Why it Matters

The House Financial Services Committee's Subcommittee on National Security, Illicit Finance, and International Financial Institutions held a hearing Wednesday on U.S. sanctions policy effectiveness, exposing a sharp contradiction at the heart of the Trump administration's foreign policy: simultaneously bombing Iran while allowing Iranian oil sales, and tightening Iran sanctions while easing restrictions on Russia.

The Big Picture

The April 22 hearing, titled "Evaluating the Effectiveness of U.S. Sanctions Programs," examined whether the administration's sanctions are achieving clear national security goals. The backdrop was turbulent. Just one day before the hearing, Office of Foreign Assets Control (OFAC) imposed new sanctions targeting 14 individuals and companies helping Iran rebuild its ballistic missile inventory. Meanwhile, the administration had temporarily lifted sanctions on Russian oil in March, citing energy market concerns, drawing bipartisan backlash.

Corporate Compliance Insights reports OFAC sanctioned more than 1,300 individuals and entities in 2025 alone, raising questions about whether volume translates to impact.

What They're Saying

The sole witness, Jonathan Burke, Assistant Secretary of the Treasury for Terrorist Financing, defended the administration's approach while Democratic members fired back with pointed data and sharp rhetoric.

  • Rep. Joyce Beatty (D-OH-3): "I am frankly shocked that the majority on this committee has chosen to hold a hearing on sanctions effectiveness while we have a president with no clear sanctions policy."
  • Burke responded: "Sanctions are a very valid tool to support policy objectives. The prospect of sanctions before using them can be effective at changing behavior."
  • Beatty, on the administration's mixed signals: "One day he's touting a maximum pressure campaign designed to cripple economies, and the next he's easing pressure on adversaries like Iran and Russia. That's not strategies. That's whiplash."

The atmosphere was combative. Democratic members arrived with data. One cited a report showing China purchased 51 percent of Russia's crude exports in March 2026, the same month the administration lifted oil sanctions, and pressed Burke directly: "Didn't we just benefit China and Russia?" Burke pushed back, calling the framing unfair, but struggled to rebut the underlying numbers.

Rep. Warren Davidson (R-OH-8), the subcommittee chair, framed the hearing as an oversight exercise, raising concerns that "sanctions are used too easily without a coherent strategy or a clear theory of success." He cited a Robert M. Gates Global Policy Center report identifying "a lack of coherent and achievable goals" and called for a single government entity to coordinate sanctions policy.

Rep. David Schweikert (R-AZ) offered a striking line that captured the Republican side's tension: "They're a tool, sanctions, not a trophy. And when they stop advancing U.S. interests, they candidly become dead weight."

Political Stakes

For Burke and the Treasury Department, the hearing exposed a credibility problem. Burke could not credibly argue that temporary oil licenses provided no material benefit to Russia or Iran while members cited reports estimating billions in revenue. His deflection on compliance monitoring, cutting himself off mid-sentence when asked about regulatory enforcement matters, added to the impression of an administration navigating politically uncomfortable terrain.

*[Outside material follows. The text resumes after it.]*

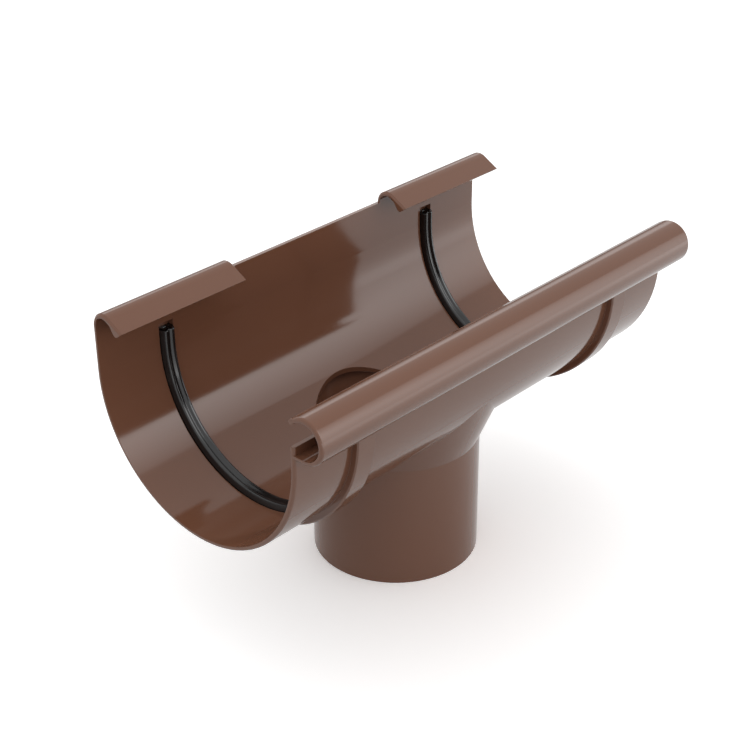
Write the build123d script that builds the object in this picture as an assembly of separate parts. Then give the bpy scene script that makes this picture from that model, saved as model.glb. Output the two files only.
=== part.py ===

For the Trump administration, the contradiction is acute. The policy of maximum pressure on Iran sits uneasily alongside general licenses that, by members' accounts, generated billions for Tehran during an active military conflict. The Senate Banking Committee minority has already called the Russia oil relief extension "shameful," noting that Russia's oil revenues nearly doubled in March. House Democrats now have a parallel venue to press the same case.

The Countering America's Adversaries Through Sanctions Act contains mandatory congressional notification requirements for sanctions waivers. Whether those requirements were met for the Russia General License 134 extension is a question the hearing raised but did not resolve.

Yes, but: Burke's broader argument, that sanctions work through cumulative, long-term degradation rather than immediate results, has substantive support. CNAS and the Foundation for Defense of Democracies have both argued that sanctions remain a critical tool when paired with allied coordination and clear objectives. Davidson's own opening statement acknowledged the problem is not sanctions themselves but their overuse without strategy, a critique that cuts across party lines. Rep. Maxwell Frost (D-FL) made a version of the same point from the left: "If we allow Iran to evade with impunity, Putin learns that American sanctions are merely a suggestion."

What's Next

The hearing is likely to feed into broader legislative activity. The FY2026 National Defense Authorization Act already expanded OFAC's investment-related sanctions authority and added new China-related reporting requirements. Members may push for legislation requiring OFAC to publish effectiveness metrics or mandating congressional notification before sanctions waivers are extended. Cryptocurrency enforcement, flagged at the hearing as a growing vulnerability, with an estimated $8 billion in crypto payments flowing to Iran-linked entities annually, is a likely target for follow-up action.

The Bottom Line:

The administration came to defend a sanctions policy that tightens on Iran with one hand and loosens on Russia with the other, and left without a persuasive answer for why that contradiction serves U.S. interests.